Temporally offset motion-induced spatial misalignment

Abstract

We investigated the effect of visual motion on apparent spatial location [1]. A rotating (40 rpm) black bar (2.7°) on a white background was flanked by two smaller horizontal bars (10.8 min arc) that flashed in synchrony with the bar. We measured the apparent vertical misalignment of the flanking bars as a function of the angular position of the rotating bar using a binary choice psychophysical procedure. The vertical offset of the flashed bars was varied systematically over trials and subjects reported which was the higher of the two bars. Surprisingly, the greatest effect (perceived misalignment ∼20 min arc) was found when the bar was around 30° of rotation before the horizontal rather than when the bar was closest to the flashed bars.
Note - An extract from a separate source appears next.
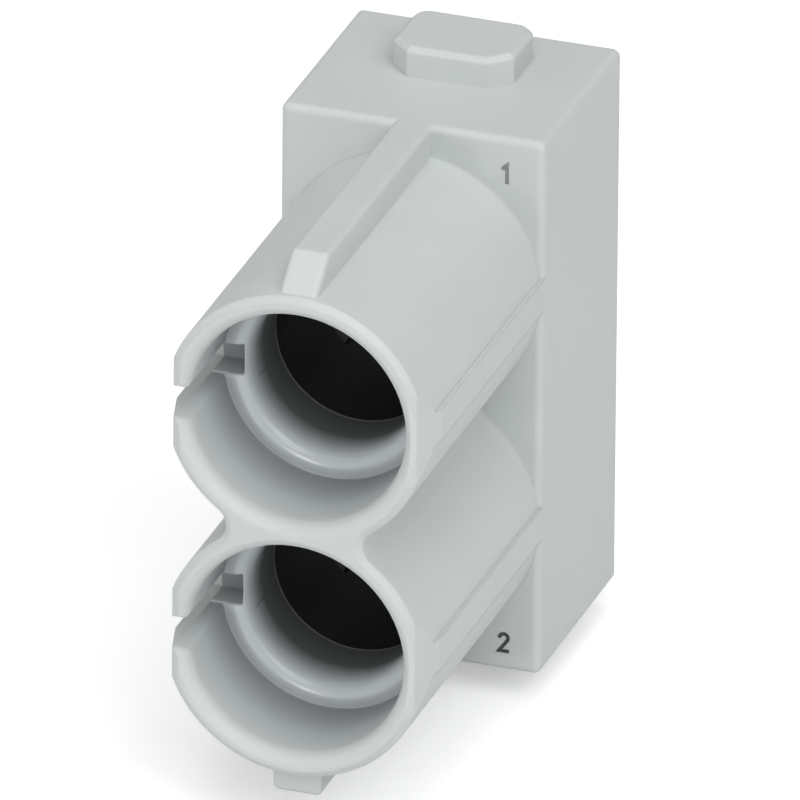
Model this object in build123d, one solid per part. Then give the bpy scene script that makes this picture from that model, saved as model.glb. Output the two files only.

The effect was replicated in a subsequent experiment using a number of naive subjects. We found a significant misalignment 30° before the horizontal and no misalignment 30° before the vertical. This induced effect demonstrates that spatial position information is maximally affected by motion information present 125 msec before the rotating bar reaches the flash position. This critical angle before the horizontal is consistent with previous flash-lag measurements showing a similar sized lag between the rotating bar and flash[2]. Thus the flanker misalignment is maximal when bar and flash are perceived to be aligned rather than when they are truly aligned. We believe that this spatial misalignment may result from a cortical feedback mechanism [1,3] that updates position information during motion.